## Collected material
..............................
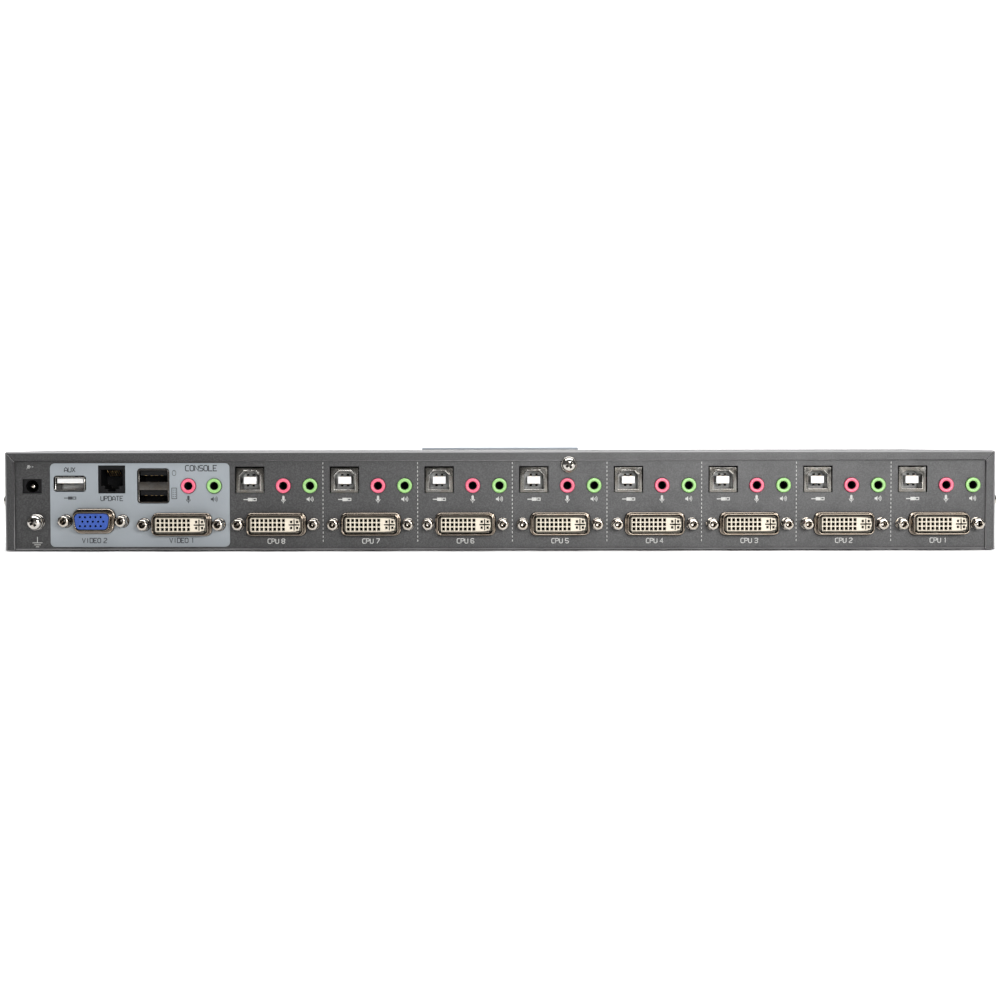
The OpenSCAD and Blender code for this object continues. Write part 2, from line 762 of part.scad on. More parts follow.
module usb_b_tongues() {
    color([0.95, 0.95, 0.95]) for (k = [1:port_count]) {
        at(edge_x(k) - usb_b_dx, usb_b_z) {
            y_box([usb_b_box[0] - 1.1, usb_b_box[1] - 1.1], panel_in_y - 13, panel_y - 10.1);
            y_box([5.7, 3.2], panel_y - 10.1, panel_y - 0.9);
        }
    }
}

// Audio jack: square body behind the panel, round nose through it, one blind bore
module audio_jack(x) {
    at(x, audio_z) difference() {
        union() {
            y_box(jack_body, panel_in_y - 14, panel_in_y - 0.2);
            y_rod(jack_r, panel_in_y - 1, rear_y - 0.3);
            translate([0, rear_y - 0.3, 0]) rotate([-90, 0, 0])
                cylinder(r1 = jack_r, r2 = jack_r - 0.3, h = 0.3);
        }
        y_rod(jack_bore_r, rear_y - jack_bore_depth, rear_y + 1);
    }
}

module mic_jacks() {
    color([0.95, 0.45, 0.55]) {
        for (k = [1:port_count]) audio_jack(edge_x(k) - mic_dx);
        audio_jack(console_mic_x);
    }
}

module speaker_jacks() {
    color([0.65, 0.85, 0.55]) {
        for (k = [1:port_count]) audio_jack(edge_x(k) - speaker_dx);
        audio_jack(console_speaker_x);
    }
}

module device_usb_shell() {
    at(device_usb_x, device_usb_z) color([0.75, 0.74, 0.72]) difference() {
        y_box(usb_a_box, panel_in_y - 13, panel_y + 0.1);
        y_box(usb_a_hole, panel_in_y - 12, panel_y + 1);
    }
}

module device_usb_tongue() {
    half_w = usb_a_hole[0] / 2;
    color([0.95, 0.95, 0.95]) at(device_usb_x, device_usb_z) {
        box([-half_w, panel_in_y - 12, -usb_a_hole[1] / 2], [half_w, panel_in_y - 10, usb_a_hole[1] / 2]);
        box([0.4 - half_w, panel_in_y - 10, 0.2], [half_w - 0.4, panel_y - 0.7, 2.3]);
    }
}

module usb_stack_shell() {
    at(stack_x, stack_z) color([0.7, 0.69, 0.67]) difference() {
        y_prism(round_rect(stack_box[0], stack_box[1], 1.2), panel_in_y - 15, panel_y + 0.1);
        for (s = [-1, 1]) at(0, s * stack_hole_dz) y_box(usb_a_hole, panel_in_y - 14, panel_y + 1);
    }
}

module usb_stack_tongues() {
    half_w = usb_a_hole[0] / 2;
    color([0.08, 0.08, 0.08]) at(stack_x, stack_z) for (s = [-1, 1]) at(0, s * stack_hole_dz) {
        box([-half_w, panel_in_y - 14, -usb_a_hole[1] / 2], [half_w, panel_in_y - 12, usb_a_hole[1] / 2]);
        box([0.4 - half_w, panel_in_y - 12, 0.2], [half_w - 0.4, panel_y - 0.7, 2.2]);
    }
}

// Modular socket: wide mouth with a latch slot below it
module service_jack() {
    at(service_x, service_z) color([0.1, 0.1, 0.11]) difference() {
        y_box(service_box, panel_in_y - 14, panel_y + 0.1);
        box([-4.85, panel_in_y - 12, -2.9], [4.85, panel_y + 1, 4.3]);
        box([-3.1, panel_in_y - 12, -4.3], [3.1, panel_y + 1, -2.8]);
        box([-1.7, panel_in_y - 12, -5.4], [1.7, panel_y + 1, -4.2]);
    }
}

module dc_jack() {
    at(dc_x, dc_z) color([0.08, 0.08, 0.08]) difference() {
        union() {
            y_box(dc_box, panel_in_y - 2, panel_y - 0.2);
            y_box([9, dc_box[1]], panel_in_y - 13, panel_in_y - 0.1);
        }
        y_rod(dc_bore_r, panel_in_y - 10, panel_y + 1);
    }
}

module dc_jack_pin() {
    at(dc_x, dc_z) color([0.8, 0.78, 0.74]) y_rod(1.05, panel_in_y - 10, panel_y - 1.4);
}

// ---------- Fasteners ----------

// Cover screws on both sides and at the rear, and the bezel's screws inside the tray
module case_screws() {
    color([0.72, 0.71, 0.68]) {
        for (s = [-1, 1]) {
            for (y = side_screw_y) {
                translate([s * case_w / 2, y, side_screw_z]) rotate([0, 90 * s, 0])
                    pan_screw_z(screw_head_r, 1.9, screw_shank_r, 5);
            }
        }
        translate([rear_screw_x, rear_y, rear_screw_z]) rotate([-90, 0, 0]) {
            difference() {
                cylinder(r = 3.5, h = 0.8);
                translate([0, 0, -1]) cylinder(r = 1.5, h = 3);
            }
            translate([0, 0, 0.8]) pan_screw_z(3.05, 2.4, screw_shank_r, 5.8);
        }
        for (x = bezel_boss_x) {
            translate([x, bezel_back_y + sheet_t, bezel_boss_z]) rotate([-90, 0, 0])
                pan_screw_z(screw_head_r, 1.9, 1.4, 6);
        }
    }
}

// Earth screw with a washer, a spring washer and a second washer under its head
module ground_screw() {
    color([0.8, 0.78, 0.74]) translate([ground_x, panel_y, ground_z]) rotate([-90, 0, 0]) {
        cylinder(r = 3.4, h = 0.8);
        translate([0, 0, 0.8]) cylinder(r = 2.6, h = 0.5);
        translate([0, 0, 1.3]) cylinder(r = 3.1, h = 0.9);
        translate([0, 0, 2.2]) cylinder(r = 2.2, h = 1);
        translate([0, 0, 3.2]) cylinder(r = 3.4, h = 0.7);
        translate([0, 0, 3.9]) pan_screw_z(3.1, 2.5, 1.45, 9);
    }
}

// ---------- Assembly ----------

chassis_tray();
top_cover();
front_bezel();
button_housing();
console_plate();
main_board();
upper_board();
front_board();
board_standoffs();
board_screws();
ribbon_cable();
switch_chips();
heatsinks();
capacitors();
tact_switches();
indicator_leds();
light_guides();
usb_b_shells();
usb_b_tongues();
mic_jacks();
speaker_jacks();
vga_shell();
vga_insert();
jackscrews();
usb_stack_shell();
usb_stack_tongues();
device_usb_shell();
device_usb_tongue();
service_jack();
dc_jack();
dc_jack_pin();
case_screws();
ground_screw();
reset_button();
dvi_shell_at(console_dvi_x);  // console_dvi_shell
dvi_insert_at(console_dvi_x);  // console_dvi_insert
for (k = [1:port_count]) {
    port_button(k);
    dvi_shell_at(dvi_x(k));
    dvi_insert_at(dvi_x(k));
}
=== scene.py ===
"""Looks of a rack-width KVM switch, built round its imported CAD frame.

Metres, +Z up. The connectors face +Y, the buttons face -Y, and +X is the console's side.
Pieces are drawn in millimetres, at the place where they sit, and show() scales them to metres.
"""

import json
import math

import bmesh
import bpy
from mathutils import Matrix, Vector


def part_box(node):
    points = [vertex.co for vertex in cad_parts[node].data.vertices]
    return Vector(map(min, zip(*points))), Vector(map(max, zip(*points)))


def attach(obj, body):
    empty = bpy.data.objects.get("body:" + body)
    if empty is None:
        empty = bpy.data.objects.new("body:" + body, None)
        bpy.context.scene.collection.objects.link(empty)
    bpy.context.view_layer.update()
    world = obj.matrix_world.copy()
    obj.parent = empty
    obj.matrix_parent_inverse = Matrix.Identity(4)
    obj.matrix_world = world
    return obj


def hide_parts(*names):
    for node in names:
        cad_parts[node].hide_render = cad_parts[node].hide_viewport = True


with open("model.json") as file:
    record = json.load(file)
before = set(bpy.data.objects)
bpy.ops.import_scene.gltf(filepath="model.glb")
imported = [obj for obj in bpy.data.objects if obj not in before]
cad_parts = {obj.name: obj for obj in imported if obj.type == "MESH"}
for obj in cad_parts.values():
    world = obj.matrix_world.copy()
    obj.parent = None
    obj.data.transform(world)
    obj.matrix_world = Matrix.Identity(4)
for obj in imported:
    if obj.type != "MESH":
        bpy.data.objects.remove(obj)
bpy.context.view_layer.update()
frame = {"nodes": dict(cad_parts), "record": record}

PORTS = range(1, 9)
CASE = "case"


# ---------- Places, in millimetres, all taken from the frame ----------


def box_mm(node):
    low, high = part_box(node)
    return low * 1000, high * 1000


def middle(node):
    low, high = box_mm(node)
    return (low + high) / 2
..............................
## Short task
Filter the listing for the word "from" and copy every line that holds it.

## Answer to the task
The OpenSCAD and Blender code for this object continues. Write part 2, from line 762 of part.scad on. More parts follow.
from mathutils import Matrix, Vector
# ---------- Places, in millimetres, all taken from the frame ----------